[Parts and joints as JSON]
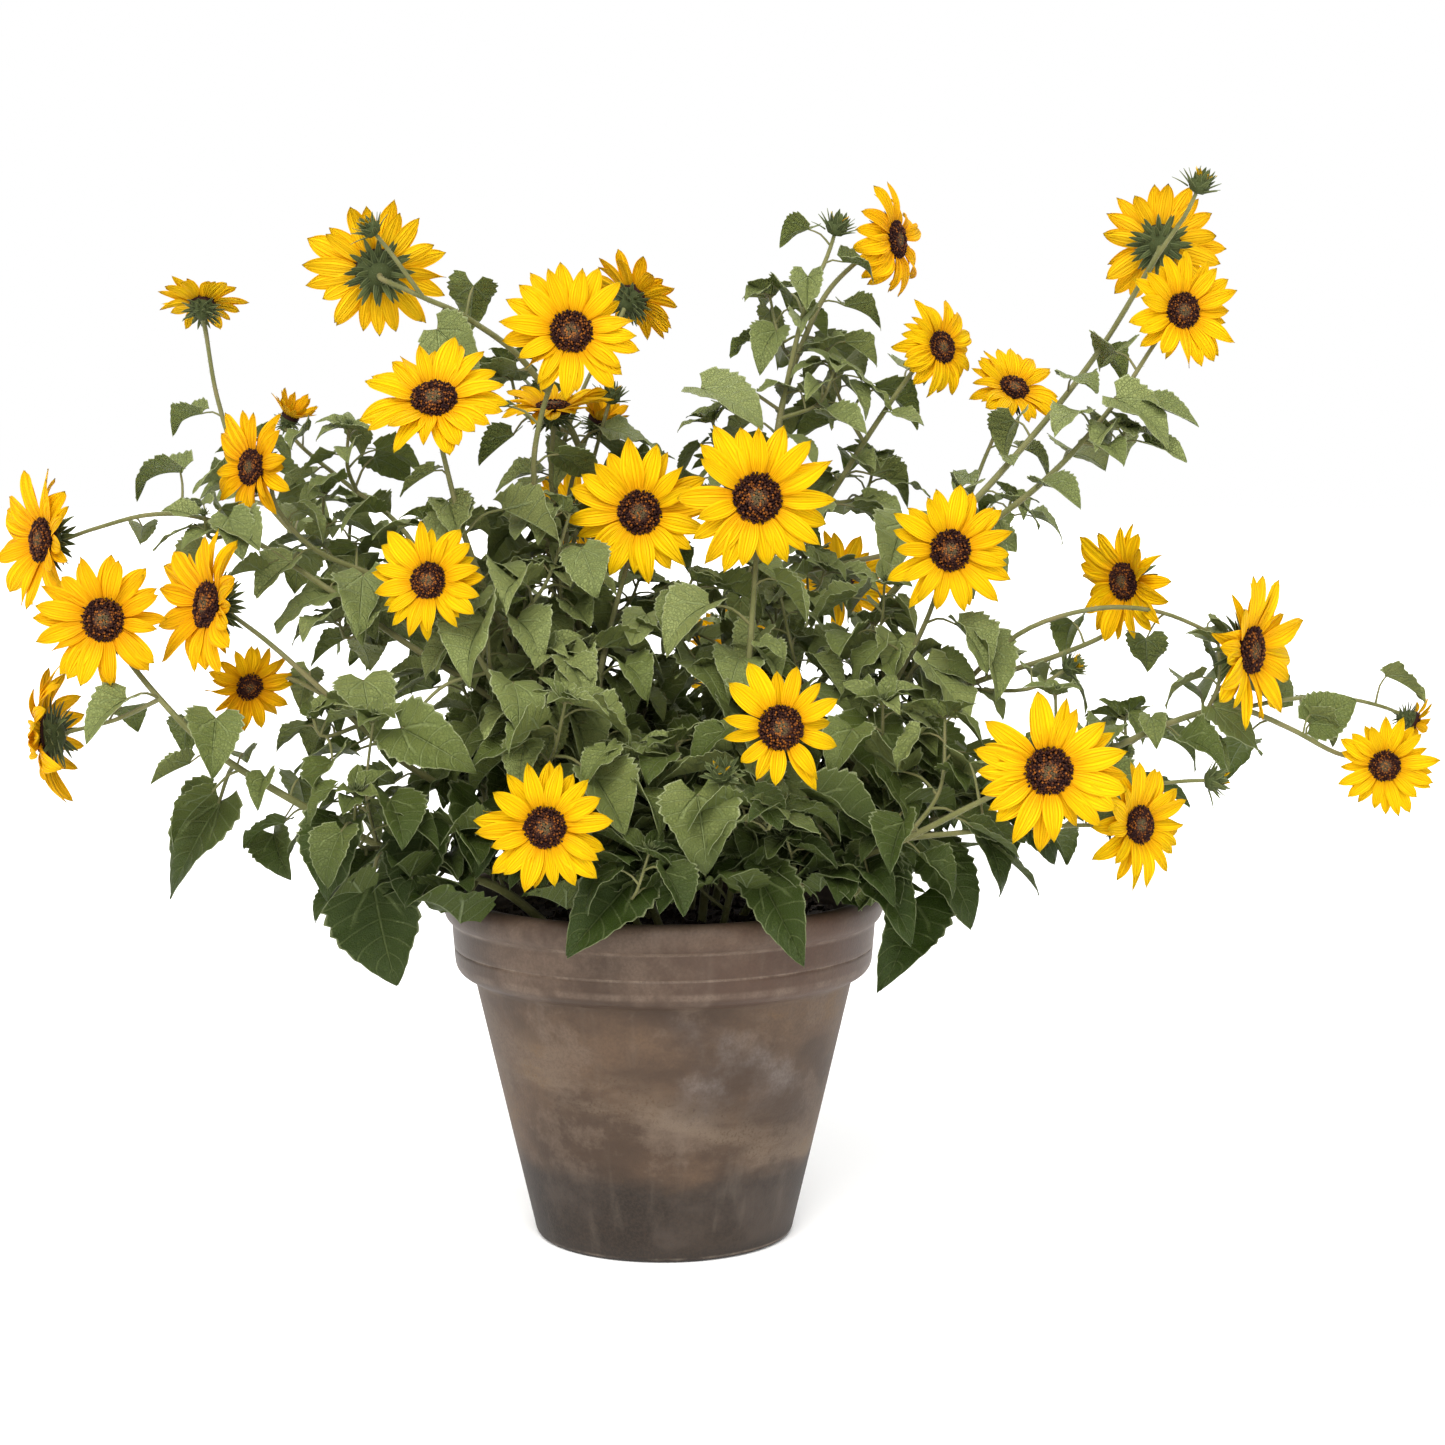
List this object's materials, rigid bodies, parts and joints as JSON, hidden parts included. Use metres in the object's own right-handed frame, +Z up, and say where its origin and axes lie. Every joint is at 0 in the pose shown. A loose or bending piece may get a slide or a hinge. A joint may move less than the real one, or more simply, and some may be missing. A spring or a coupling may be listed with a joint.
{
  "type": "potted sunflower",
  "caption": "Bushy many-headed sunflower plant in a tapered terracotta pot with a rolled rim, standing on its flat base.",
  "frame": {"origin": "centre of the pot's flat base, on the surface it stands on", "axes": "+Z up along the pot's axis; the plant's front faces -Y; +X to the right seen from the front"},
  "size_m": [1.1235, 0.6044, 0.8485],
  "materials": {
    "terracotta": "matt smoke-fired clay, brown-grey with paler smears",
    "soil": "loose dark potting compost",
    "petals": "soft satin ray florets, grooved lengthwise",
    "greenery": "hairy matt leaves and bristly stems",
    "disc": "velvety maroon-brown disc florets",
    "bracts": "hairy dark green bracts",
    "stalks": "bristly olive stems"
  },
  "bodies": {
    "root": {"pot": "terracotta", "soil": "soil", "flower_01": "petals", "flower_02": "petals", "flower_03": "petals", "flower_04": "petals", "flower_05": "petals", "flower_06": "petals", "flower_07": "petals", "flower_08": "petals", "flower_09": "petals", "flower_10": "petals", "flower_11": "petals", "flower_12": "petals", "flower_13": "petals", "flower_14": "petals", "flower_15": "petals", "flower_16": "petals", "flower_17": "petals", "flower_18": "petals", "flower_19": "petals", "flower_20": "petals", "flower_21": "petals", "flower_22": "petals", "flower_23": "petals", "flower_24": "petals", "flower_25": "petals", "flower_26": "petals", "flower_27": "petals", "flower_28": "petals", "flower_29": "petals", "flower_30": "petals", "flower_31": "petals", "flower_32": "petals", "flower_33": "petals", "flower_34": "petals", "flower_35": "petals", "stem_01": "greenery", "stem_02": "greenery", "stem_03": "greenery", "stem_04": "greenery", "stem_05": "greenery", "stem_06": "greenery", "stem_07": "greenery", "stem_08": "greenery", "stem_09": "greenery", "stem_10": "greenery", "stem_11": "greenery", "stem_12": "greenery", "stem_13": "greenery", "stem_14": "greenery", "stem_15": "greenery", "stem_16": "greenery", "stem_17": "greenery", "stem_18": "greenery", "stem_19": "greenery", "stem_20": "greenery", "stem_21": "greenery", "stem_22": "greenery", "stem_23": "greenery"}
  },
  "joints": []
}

...

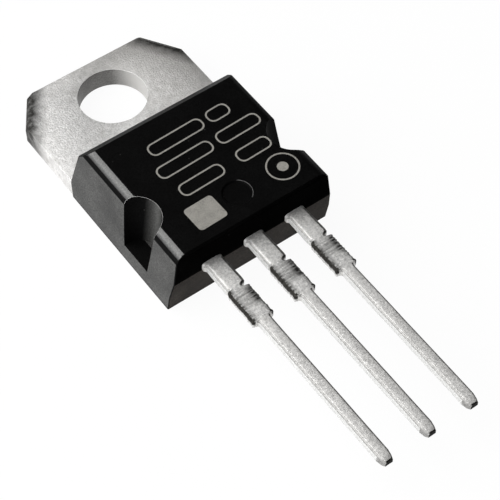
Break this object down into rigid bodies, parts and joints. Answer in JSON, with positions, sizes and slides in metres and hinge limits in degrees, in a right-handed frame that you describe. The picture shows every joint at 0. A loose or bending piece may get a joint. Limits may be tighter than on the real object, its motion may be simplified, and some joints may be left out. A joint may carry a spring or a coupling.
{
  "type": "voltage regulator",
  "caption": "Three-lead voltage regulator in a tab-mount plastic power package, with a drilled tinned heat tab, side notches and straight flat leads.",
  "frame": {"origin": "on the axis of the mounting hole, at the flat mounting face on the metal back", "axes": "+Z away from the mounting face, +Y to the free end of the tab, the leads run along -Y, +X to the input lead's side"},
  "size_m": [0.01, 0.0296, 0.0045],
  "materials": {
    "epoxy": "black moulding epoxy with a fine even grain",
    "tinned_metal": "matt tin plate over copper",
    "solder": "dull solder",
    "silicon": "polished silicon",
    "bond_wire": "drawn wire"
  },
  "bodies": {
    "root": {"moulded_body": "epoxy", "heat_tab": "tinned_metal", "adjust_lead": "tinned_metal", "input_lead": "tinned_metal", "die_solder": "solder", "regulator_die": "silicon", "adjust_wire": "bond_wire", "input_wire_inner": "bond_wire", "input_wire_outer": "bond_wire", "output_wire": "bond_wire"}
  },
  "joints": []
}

#### [PROBLEM REQUIREMENTS]
In the entries above, identify every line with the word "object". Copy those lines.

#### [EXERCISE RESULT]
List this object's materials, rigid bodies, parts and joints as JSON, hidden parts included. Use metres in the object's own right-handed frame, +Z up, and say where its origin and axes lie. Every joint is at 0 in the pose shown. A loose or bending piece may get a slide or a hinge. A joint may move less than the real one, or more simply, and some may be missing. A spring or a coupling may be listed with a joint.
Break this object down into rigid bodies, parts and joints. Answer in JSON, with positions, sizes and slides in metres and hinge limits in degrees, in a right-handed frame that you describe. The picture shows every joint at 0. A loose or bending piece may get a joint. Limits may be tighter than on the real object, its motion may be simplified, and some joints may be left out. A joint may carry a spring or a coupling.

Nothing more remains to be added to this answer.